Even if a potential buyer doesn’t sign on the dotted line, the salesperson has earned the respect of the prospect and gained permission to stay in touch. From this perspective, sales and marketing have ongoing roles in the relationship building process.
Customer service’s responsibility
The role of customer service varies depending on the nature of the products or services, the size of the company, the organizational structure and other variables. In some companies, the sales staff performs the customer-service function. In other organizations, there is a separate department to handle customer service, whether it is in-house or outsourced.
Regardless of who performs this function, customer service plays a vital role in building and maintaining customer relationships. They do this by demonstrating professionalism (competence and skill), showing a personal interest in their customers, and being creative and resourceful in solving problems or answering questions.

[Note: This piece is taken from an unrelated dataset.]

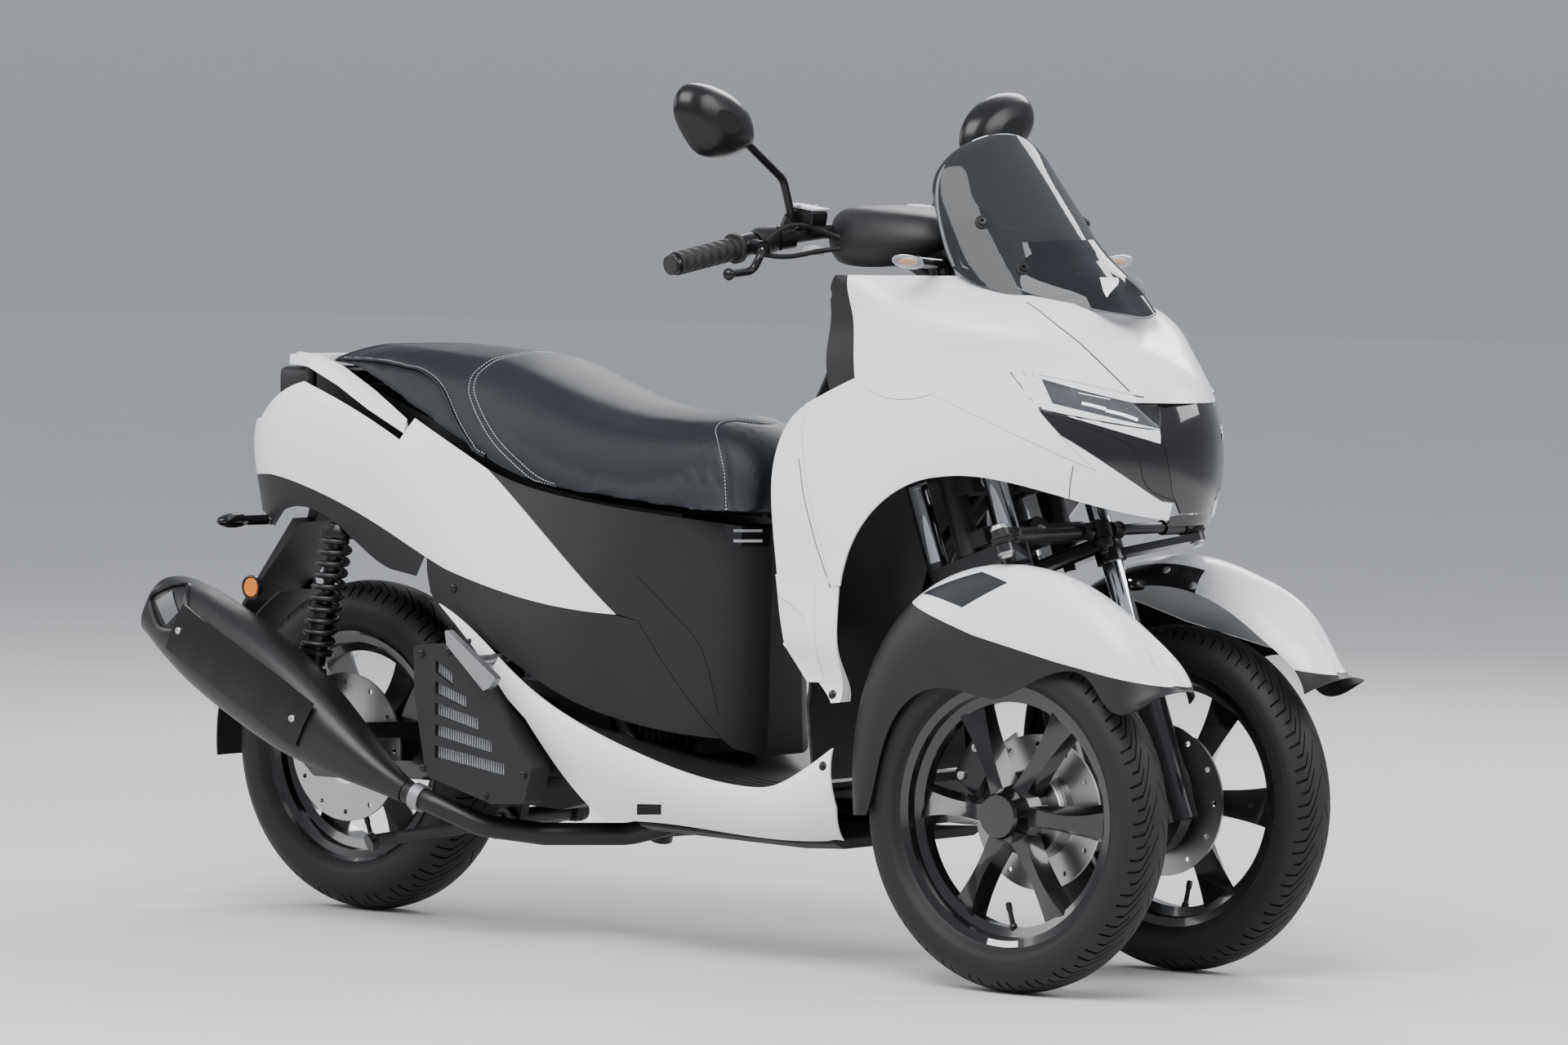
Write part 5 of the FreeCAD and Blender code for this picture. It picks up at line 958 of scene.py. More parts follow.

While emotions are a large part of the prospect’s buying process, keeping them as customers requires more logic than emotion. That’s why it is especially important to provide prompt follow-up and follow-through on every customer request. More than anything else, that focus and commitment build loyalty and long-term relationships with customers.
The rest of the team
Recognizing the need for deepening customer relationship starts at the top. When entrepreneurs have a clear vision and mission that reflect the value of customers, it creates the culture needed to spread the commitment throughout the organization.
Make sure you create and use a mission statement that establishes who you serve, what you do for them and why. Communicate this mission throughout the organization. By keeping the company’s mission top of mind and by making customers the central focus of all efforts, team members will be unified in their approach to customer service and relationships.
Noted author Maya Angelou wrote, “I’ve learned that people will forget what you said, people will forget what you did, but people will never forget how you made them feel.” Author, entrepreneur and sales training professional Roy E. Chitwood reminded salespeople that “people don’t care how much you know until they know how much you care.” It’s a similar philosophy, and both are important in nurturing relationships.
Remember, it takes time, consistency of effort and authenticity to cultivate deep relationships. When organizations develop strong relationships with their prospects and customers, it can lead to loyal clients, positive word of mouth and increased sales.